The first US veto had been cast not long before, in defence of Ian Smith’s racist regime in Rhodesia. Since then, in a complete reversal of the pattern of the previous period, the US has vetoed more than eighty resolutions in the UN, many of them critical of Israel, others of South Africa, and not a few of its own actions in Nicaragua and elsewhere – products of the conjunction between the Soviet bloc and the Third World in the 1970s and 1980s. The acute dislike of the UN on the American right, lingering to this day, dates from these years. Unlike the first phase of UN history, however, this second phase was for all practical purposes an exercise in futility. There was no risk of the US suffering an Israel, Korea or Congo in reverse. Washington was not going to be ambushed, as Moscow had more than once been, in a structure it had itself designed. The US remained master of what the UN could do, however many impotent resolutions were passed in the General Assembly, or proposed to the Security Council, to be killed by it. No UN decisions of any significance mark these decades. In the resultant limbo, symbolic gestures like the denunciation of Zionism as a form of racism made do instead.

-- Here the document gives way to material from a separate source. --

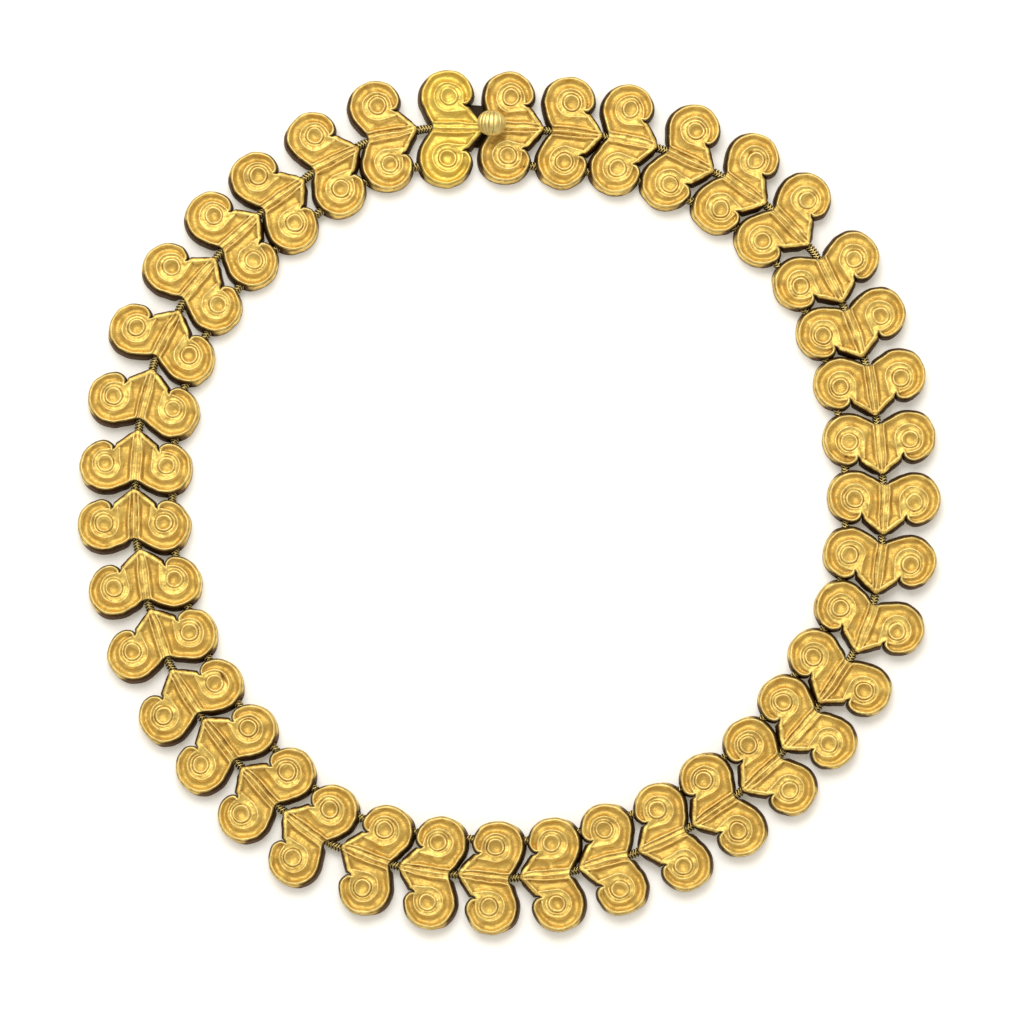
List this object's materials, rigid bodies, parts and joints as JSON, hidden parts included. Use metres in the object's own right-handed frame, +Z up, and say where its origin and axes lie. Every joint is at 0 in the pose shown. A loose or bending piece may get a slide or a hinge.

This period came to an abrupt end in 1990, with the disintegration of the Soviet bloc, and the collapse of the USSR the following year. As late as 1989, the US – along with the UK and France – had to veto a resolution condemning the American invasion of Panama. By the spring of 1991, the Gulf War could be launched with Soviet assent and Arab participation, under cover of a deliberately vague Security Council resolution, passed with just one abstention. Victory in the Cold War, knocking the USSR out of the ring, and the concomitant eclipse of nationalism by neoliberalism in the Third World, henceforward gave the US more thoroughgoing power over the UN than it had enjoyed even at the height of its postwar ascendancy, since it could now rely on the compliance, tacit or express, of Russia and China. Annan’s Secretariat was one product of this change. The multiplication of UN peacekeeping missions in the 1990s, off-loading policing tasks of lesser strategic importance – Haiti and the like – was another. On occasion, when the US had no great stake in the outcome, as in East Timor once Suharto had fallen, such missions could even live up to their name, without altering the structural realities of the organisation....



Today, paramountcy does not mean omnipotence. The US cannot count on always securing UN legitimation of its actions ex ante. But where this is wanting, retrospective validation is readily available, as the occupation of Iraq has shown. What is categorically excluded is active opposition on the part of the UN to any significant US initiative. A Security Council resolution, let alone a secretary-general, condemning an American action is unthinkable. Ban Ki-Moon, whose appointment required Chinese assent, may keep a lower profile than Annan, but his role is unlikely to be very different. The US grip on the organisation has not relaxed, as can be seen from current UN resolutions on Lebanon and Iran. Anxious voices from liberal opinion, worrying that the organisation might become irrelevant if Bush’s ‘unilateralism’ were to persist, and plaintive appeals from the left to defend the UN from distortion by Washington, are regularly heard today. They can be reassured. The future of the United Nations is safe. It will continue to be, as it was intended to be, a serviceable auxiliary mechanism of the Pax Americana"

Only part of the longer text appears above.